La première est que leurs priorités se focalisent plus dans la lutte contre le trafic des stupéfiants que dans les effets sanitaires de ce trafic. La deuxième est que beaucoup de médecins de ce ministère travaillent aussi dans des cliniques privées de «détoxification», c’est à dire en fait un sevrage brutal, avec une rémunération de l’ordre de 250 US dollars par patient(2). Involontairement, l’action de MdM s’est donc mise en concurrence avec ce «business» local, lucratif mais inefficace puisque le taux de rechute des usagers d’héroïne traités avec cette méthode est proche de 100%.

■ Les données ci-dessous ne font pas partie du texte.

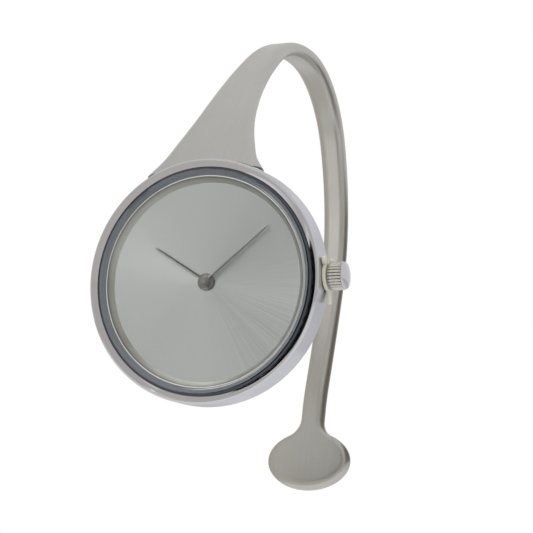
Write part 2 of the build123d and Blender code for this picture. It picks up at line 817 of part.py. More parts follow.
def chip():
    """Encapsulated chip on the board."""
    place = on_circle(chip_circle, chip_angle)
    front = plate_back + board_thickness
    block = extrude(at_depth(front, *place) * Rectangle(chip_size, chip_size), amount=chip_height)
    return chamfer(block.faces().sort_by(Axis.Y)[-1].edges(), chip_height / 4)


def battery():
    """Button cell: a can with the smaller negative cap towards the dial."""
    x, z = battery_place
    cap_back = battery_front + battery_step_height
    cell = disc(battery_radius - battery_step_width, battery_front, cap_back, x, z)
    return cell + disc(battery_radius, cap_back, battery_front + battery_height, x, z)


def battery_insulator():
    return disc(battery_radius, battery_front - insulator_thickness, battery_front, *battery_place)


def battery_clamp():
    """Spring strip over the cell, with its foot on the circuit board."""
    back = battery_front + battery_height
    board_back = plate_back + board_thickness
    foot = on_circle(board_inner_radius + clamp_foot, board_end_angle - clamp_turn)
    strip = extrude(at_depth(back) * bars(clamp_width, battery_place, foot), amount=clamp_thickness)
    return strip + disc(clamp_foot / 2, board_back, back, *foot)


def setting_lever():
    """Lever whose post sits in the stem's groove and turns as the stem slides."""
    post = (stem_groove_x + stem_groove_length / 2, 0)
    pivot = (lever_pivot_x, lever_pivot_drop)
    front = plate_back + part_gap
    arm = extrude(at_depth(front) * bars(lever_width, pivot, post), amount=lever_thickness)
    arm += disc(lever_post_radius, stem_depth + stem_groove_radius + part_gap, front, *post)
    return arm + disc(lever_pivot_radius, plate_back - pivot_length, front, *pivot)


# Crown, stem and tube


def stem():
    """Setting stem: pilot, square for the clutch, groove for the lever, and the crown's end."""
    pilot_start = stem_square_x - stem_pilot_length
    groove_end = stem_groove_x + stem_groove_length
    shaft = turned_on_stem([(pilot_start, 0), (pilot_start, stem_pilot_radius),
                            (stem_square_x, stem_pilot_radius), (stem_square_x, 0)])
    square = Rectangle(stem_square, stem_square)
    shaft += extrude(across_stem(stem_square_x) * square, amount=stem_square_length)
    collar = stem_groove_x - stem_collar_length
    cavity_end = crown_face + crown_cavity_length
    shaft += turned_on_stem([(collar, 0), (collar, stem_radius), (stem_groove_x, stem_radius),
                             (stem_groove_x, stem_groove_radius), (groove_end, stem_groove_radius),
                             (groove_end, stem_radius), (cavity_end, stem_radius), (cavity_end, 0)])
    return shaft


def crown():
    """Fluted crown with a smooth domed cap, hollow so that it slides over the tube."""
    flute_end = crown_face + crown_flute_length
    cap_radius = crown_radius - crown_cap_inset
    cap_end = flute_end + crown_cap_edge
    outline = Polyline((crown_face, 0), (crown_face, crown_radius), (flute_end, crown_radius),
                       (flute_end, cap_radius), (cap_end, cap_radius))
    top = (cap_end + crown_dome_height, 0)
    dome = TangentArc(top, (cap_end, cap_radius), tangent=(0, 1))
    outline = outline + dome + Line(top, (crown_face, 0))
    body = Pos(0, stem_depth, 0) * revolve(make_face(outline), Axis.X)
    for place in PolarLocations(crown_radius, crown_flutes):
        groove = across_stem(crown_face) * (place * Circle(crown_flute_radius))
        body -= extrude(groove, amount=crown_flute_length)
    cavity = extrude(across_stem(crown_face) * Circle(crown_skirt_bore), amount=crown_cavity_length)
    return body - cavity


def crown_gasket():
    """Ring inside the crown's skirt that rubs on the tube."""
    start = crown_face + part_gap
    section = Circle(crown_skirt_bore - running_clearance) - Circle(tube_radius + running_clearance)
    return extrude(across_stem(start) * section, amount=oring_length)


def crown_tube():
    """Tube pressed into the case wall; the stem runs in it."""
    start = case_bore_radius - tube_inner_reach
    section = Circle(tube_radius) - Circle(tube_bore_radius)
    return extrude(across_stem(start) * section, amount=case_radius + tube_reach - start)


def crown_stop_clip():
    """Plastic clip that holds the crown out: a C round the tube with two ears and a pull tail."""
    throat = tube_radius + clip_throat_clearance
    start = clip_outer_face - clip_thickness
    outline = Circle(clip_radius)
    for side in (-1, 1):
        outline += Pos(side * clip_ear_offset, clip_ear_rise) * Circle(clip_ear_radius)
    outline += Pos(0, -clip_tail_length / 2) * Rectangle(clip_tail_width, clip_tail_length)
    mouth_height = clip_ear_rise + clip_ear_radius
    outline -= Circle(throat) + Pos(0, mouth_height / 2) * Rectangle(2 * throat, mouth_height)
    return extrude(across_stem(start) * outline, amount=clip_thickness)


# Bangle


def band_stations():
    """Centreline places as (depth, height, heading), one for each width in the list."""
    return [band_point(share * band_length) for share, width in band_width_shares]


def band_point(distance):
    """Depth, height and heading after a distance along the arcs of the centreline."""
    depth, height, heading = band_root_depth, band_root_height, math.radians(band_root_heading)
    for share, turn in band_arc_shares:
        if distance <= 0:
            break
        length = share * band_length
        step = min(length, distance)
        bend = math.radians(turn) * step / length
        chord = 2 * step / bend * math.sin(bend / 2)
        depth += chord * math.cos(heading - bend / 2)
        height += chord * math.sin(heading - bend / 2)
        heading -= bend
        distance -= step
    return depth, height, heading


def across_band(station):
    depth, height, heading = station
    return Plane(origin=(0, depth, height), x_dir=(1, 0, 0), z_dir=(0, math.cos(heading), math.sin(heading)))


def bangle():
    """Rigid strap lofted along its arcs, flared where it meets the case, with its paddle."""
    sections = []
    for station, (share, width) in zip(band_stations(), band_width_shares):
        outline = RectangleRounded(width * band_neck_width, band_thickness, band_edge_round)
        sections.append(across_band(station) * outline)
    strap = loft(sections)
    strap -= disc(case_radius, -case_radius, case_radius)
    return strap + paddle()


def paddle():
    """Flat oval end on a flared neck, its edges rounded like the strap's."""
    face = across_band(band_stations()[-1])
    flat = Plane(origin=face.origin, x_dir=(1, 0, 0), z_dir=face.y_dir)
    # In this plane the strap's own direction is -Y
    middle = paddle_neck_length + paddle_height / 2
    oval = Pos(0, -middle) * Rot(0, 0, paddle_cant) * Ellipse(paddle_width / 2, paddle_height / 2)
    neck = Pos(0, -middle / 2) * Rectangle(band_neck_width, middle)
    outline = oval + neck
    inner = [v for v in outline.vertices() if -middle < v.Y < -paddle_neck_length * neck_fit_share]
    outline = fillet(inner, paddle_neck_round)
    solid = extrude(flat.offset(-band_thickness / 2) * outline, amount=band_thickness)
    rim = [e for e in solid.edges() if not on_section(e, face)]
    flat_edges = [e for e in rim if abs(flat.to_local_coords(e @ neck_fit_share).Z)
                  > band_thickness * neck_fit_share and is_flat(e, flat)]
    return fillet(flat_edges, band_edge_round)


def on_section(edge, face):
    """True where an edge lies in the strap's last section."""
    return all(abs(face.to_local_coords(edge @ share).Z) < part_gap for share in (0, neck_fit_share, 1))


def is_flat(edge, flat):
    """True where an edge keeps one height over the paddle's middle plane."""
    heights = [flat.to_local_coords(edge @ share).Z for share in (0, 1)]
    return abs(heights[0] - heights[1]) < part_gap


def wrist_centre():
    """Middle of the room for the wrist, between the back and the band, paddle tip and top."""
    reach = [band_point(band_length * step / 200) for step in range(201)]
    far = max(point[0] for point in reach) - band_thickness / 2
    top = max(point[1] for point in reach) - band_thickness / 2
    return (lid_back + far) / 2, (top - case_radius) / 2


pieces = {
    "case_body": case_body, "crystal": crystal, "crystal_gasket": crystal_gasket,
    "flange_ring": flange_ring, "dial": dial, "hour_hand": hour_hand, "minute_hand": minute_hand,
    "cannon_pinion": cannon_pinion, "hour_wheel": hour_wheel, "minute_wheel": minute_wheel,
    "setting_wheel": setting_wheel, "sliding_pinion": sliding_pinion, "stem": stem, "crown": crown,
    "crown_gasket": crown_gasket, "crown_tube": crown_tube, "crown_stop_clip": crown_stop_clip,
    "setting_lever": setting_lever, "main_plate": main_plate, "train_bridge": train_bridge,
    "bridge_screws": bridge_screws, "centre_wheel": centre_wheel, "third_wheel": third_wheel,
    "fourth_wheel": fourth_wheel, "fifth_wheel": fifth_wheel, "rotor": rotor, "stator": stator,
    "coil_core": coil_core, "coil": coil, "circuit_board": circuit_board, "quartz_can": quartz_can,
    "chip": chip, "battery": battery, "battery_insulator": battery_insulator,
    "battery_clamp": battery_clamp, "movement_holder": movement_holder, "case_back": case_back,
    "case_back_gasket": case_back_gasket, "bangle": bangle,
}

os.makedirs("parts", exist_ok=True)
centre_depth, centre_height = wrist_centre()
to_wrist = Pos(0, -centre_depth, -centre_height)
for name, make in pieces.items():
    export_step(to_wrist * make(), "parts/" + name + ".step")
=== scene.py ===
import math

import bmesh
import bpy
import numpy as np
from mathutils import Matrix, Vector


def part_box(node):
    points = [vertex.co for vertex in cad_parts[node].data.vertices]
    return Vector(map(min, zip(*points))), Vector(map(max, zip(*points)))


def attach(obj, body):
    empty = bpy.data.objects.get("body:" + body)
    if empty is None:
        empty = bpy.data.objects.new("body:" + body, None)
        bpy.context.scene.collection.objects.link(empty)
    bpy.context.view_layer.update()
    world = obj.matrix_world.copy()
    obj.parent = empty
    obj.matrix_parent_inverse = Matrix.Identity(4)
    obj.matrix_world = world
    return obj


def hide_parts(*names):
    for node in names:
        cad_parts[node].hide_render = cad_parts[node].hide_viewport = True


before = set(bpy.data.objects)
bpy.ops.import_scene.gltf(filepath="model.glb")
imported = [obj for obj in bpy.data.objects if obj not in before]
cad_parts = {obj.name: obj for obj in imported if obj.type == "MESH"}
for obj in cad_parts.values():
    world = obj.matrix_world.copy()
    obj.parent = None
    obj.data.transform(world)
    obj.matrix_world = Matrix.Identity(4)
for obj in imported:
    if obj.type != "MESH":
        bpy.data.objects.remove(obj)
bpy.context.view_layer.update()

# The studio: a long lens stands a little to the right of the dial and below it, looking up at the
# watch. The room is a white tent over a pale floor, with soft lamps and dark and grey cards for the
# steel and glass to reflect, five close about the bangle. A small lamp throws soft shadows.
mm = 0.001
case_low, case_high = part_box("case_body")
bezel_middle = Vector((0, case_low.y, (case_low.z + case_high.z) / 2))
camera_turn, camera_rise, camera_roll = (math.radians(angle) for angle in (21.8, 8.66, -0.25))
camera_distance = 443.8 * mm
bezel_left_of_view, bezel_below_view = 8.79 * mm, 1.93 * mm
camera_lens = 219.2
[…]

Que ce soit dans les canaux d’égouts, au milieu des poubelles sous les ponts de Kaboul, ou encore dans de véritables termitières géantes creusées par l’homme, ils sont là, entre eux, à partager au su de tous leur dose d’héroïne. Etre à leur contact, discuter avec eux pendant leur «shoot», être témoin des manœuvres d’intimidation, de racket, voire de travail forcé de la police, est pourtant d’une violence émotionnelle insoupçonnable. En effet, malgré leur situation, ces hommes ne sont pas éteints. Ils recèlent encore une humanité intacte, alors que leur environnement et leurs conditions de vie sont d’un dénuement total.

(1) Pour une population totale estimée à 28 millions d’habitants.
(2)
En comparaison, le salaire mensuel d’un enseignement est de 50 US dollars.

Jérôme Larché

Jérôme Larché

Jérôme Larché est médecin hospitalier, Directeur délégué de Grotius et Enseignant à l’IEP de Lille.